◆ **THE TASK**: Copy every line of the material below word for word.

◆ **DATA LINES**:

· · · · ·

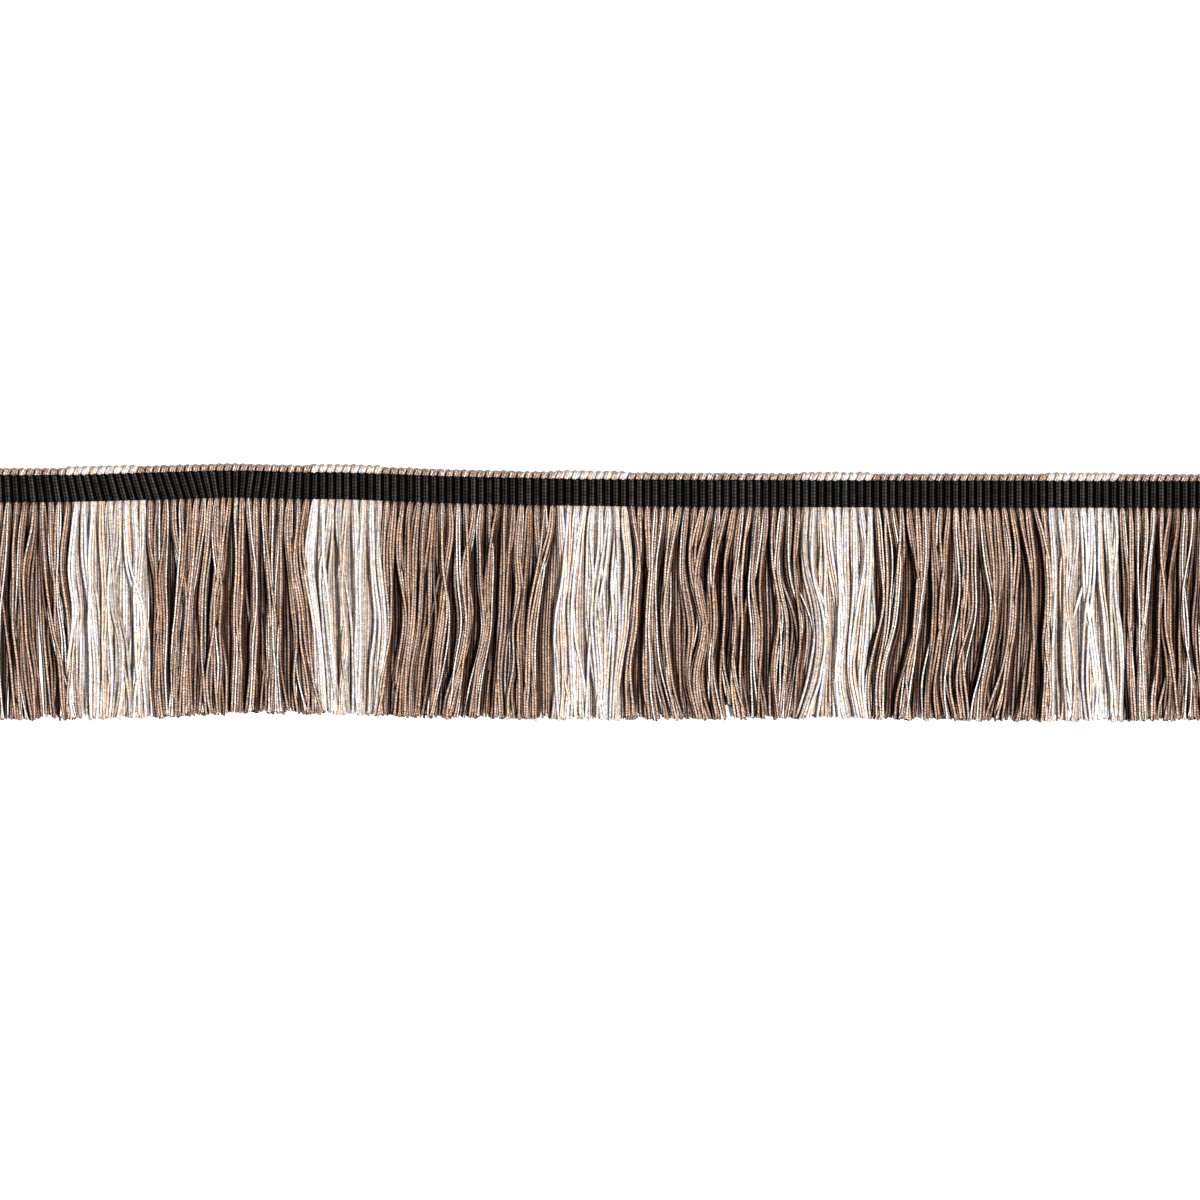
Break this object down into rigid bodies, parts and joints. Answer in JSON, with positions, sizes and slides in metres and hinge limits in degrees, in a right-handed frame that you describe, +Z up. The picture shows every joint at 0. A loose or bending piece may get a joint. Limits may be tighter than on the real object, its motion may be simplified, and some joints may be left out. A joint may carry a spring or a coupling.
{
  "type": "brush fringe trim",
  "caption": "Cut length of brush fringe: a black ribbed woven heading with turned weft loops on its top edge and cut yarn locks hanging in brown and ivory blocks.",
  "frame": {"origin": "middle of the trim's outline, on the surface that it lies on", "axes": "+X along the trim, +Y from the cut ends of the fringe towards the heading, +Z up out of the face"},
  "size_m": [0.3, 0.0626, 0.002],
  "materials": {
    "heading_black": "ribbed satin",
    "weft_brown": "matte twisted yarn",
    "weft_ivory": "matte twisted yarn"
  },
  "bodies": {
    "root": {"heading": "heading_black", "loops_brown_1": "weft_brown", "fringe_brown_1": "weft_brown", "loops_ivory_1": "weft_ivory", "fringe_ivory_1": "weft_ivory", "loops_brown_2": "weft_brown", "fringe_brown_2": "weft_brown", "loops_ivory_2": "weft_ivory", "fringe_ivory_2": "weft_ivory", "loops_brown_3": "weft_brown", "fringe_brown_3": "weft_brown", "loops_ivory_3": "weft_ivory", "fringe_ivory_3": "weft_ivory", "loops_brown_4": "weft_brown", "fringe_brown_4": "weft_brown", "loops_ivory_4": "weft_ivory", "fringe_ivory_4": "weft_ivory", "loops_brown_5": "weft_brown", "fringe_brown_5": "weft_brown", "loops_ivory_5": "weft_ivory", "fringe_ivory_5": "weft_ivory", "loops_brown_6": "weft_brown", "fringe_brown_6": "weft_brown"}
  },
  "joints": []
}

· · · · ·

◆ **RIGHT ANSWER**:
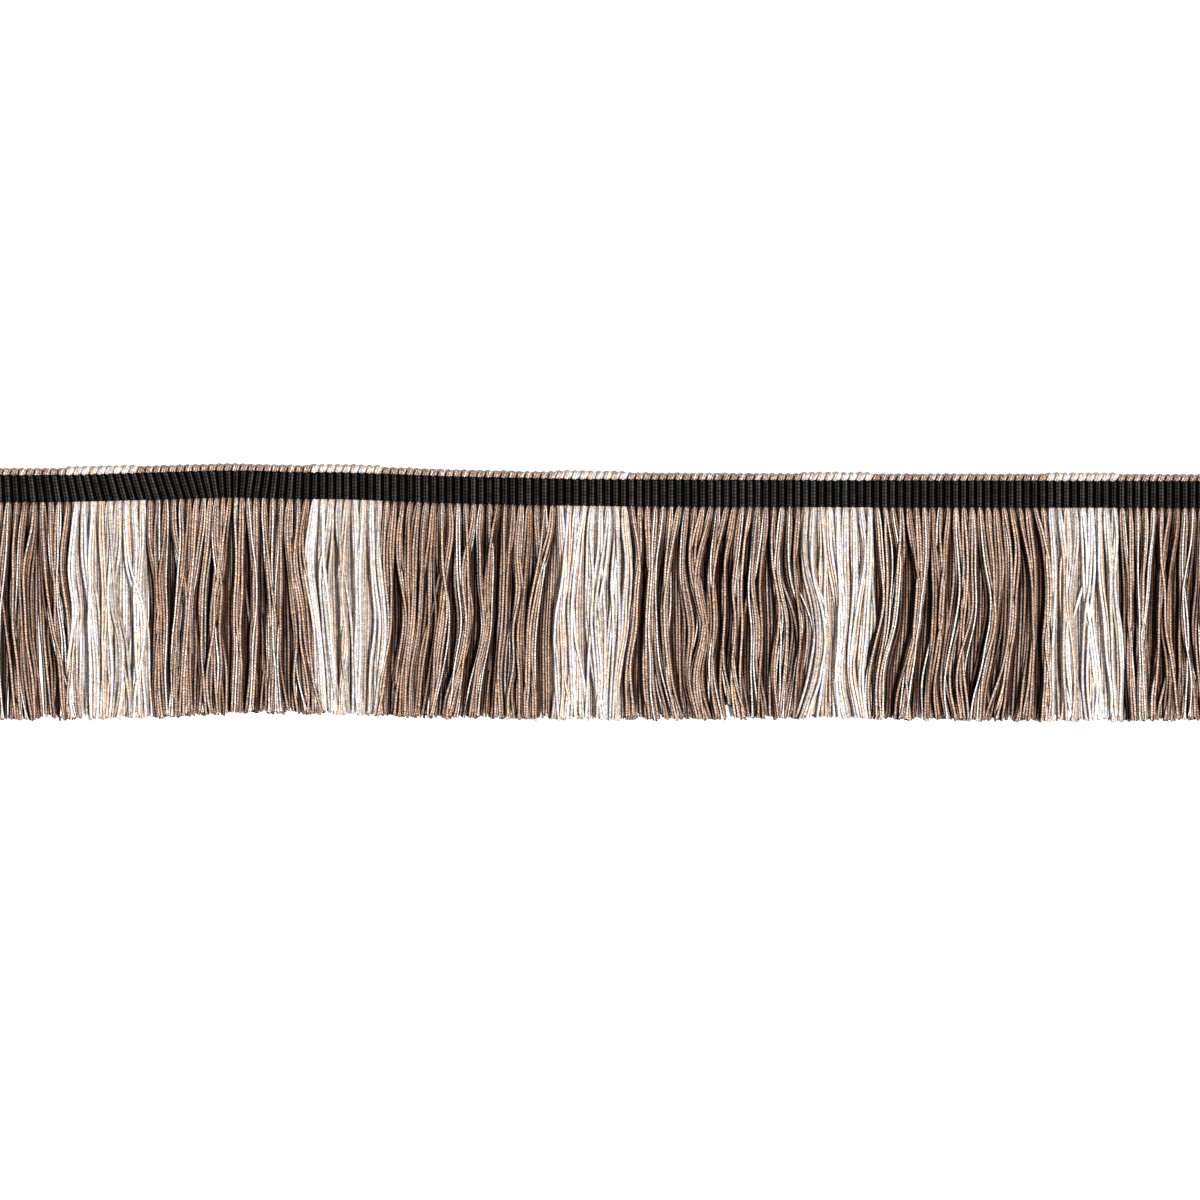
Break this object down into rigid bodies, parts and joints. Answer in JSON, with positions, sizes and slides in metres and hinge limits in degrees, in a right-handed frame that you describe, +Z up. The picture shows every joint at 0. A loose or bending piece may get a joint. Limits may be tighter than on the real object, its motion may be simplified, and some joints may be left out. A joint may carry a spring or a coupling.
{
  "type": "brush fringe trim",
  "caption": "Cut length of brush fringe: a black ribbed woven heading with turned weft loops on its top edge and cut yarn locks hanging in brown and ivory blocks.",
  "frame": {"origin": "middle of the trim's outline, on the surface that it lies on", "axes": "+X along the trim, +Y from the cut ends of the fringe towards the heading, +Z up out of the face"},
  "size_m": [0.3, 0.0626, 0.002],
  "materials": {
    "heading_black": "ribbed satin",
    "weft_brown": "matte twisted yarn",
    "weft_ivory": "matte twisted yarn"
  },
  "bodies": {
    "root": {"heading": "heading_black", "loops_brown_1": "weft_brown", "fringe_brown_1": "weft_brown", "loops_ivory_1": "weft_ivory", "fringe_ivory_1": "weft_ivory", "loops_brown_2": "weft_brown", "fringe_brown_2": "weft_brown", "loops_ivory_2": "weft_ivory", "fringe_ivory_2": "weft_ivory", "loops_brown_3": "weft_brown", "fringe_brown_3": "weft_brown", "loops_ivory_3": "weft_ivory", "fringe_ivory_3": "weft_ivory", "loops_brown_4": "weft_brown", "fringe_brown_4": "weft_brown", "loops_ivory_4": "weft_ivory", "fringe_ivory_4": "weft_ivory", "loops_brown_5": "weft_brown", "fringe_brown_5": "weft_brown", "loops_ivory_5": "weft_ivory", "fringe_ivory_5": "weft_ivory", "loops_brown_6": "weft_brown", "fringe_brown_6": "weft_brown"}
  },
  "joints": []
}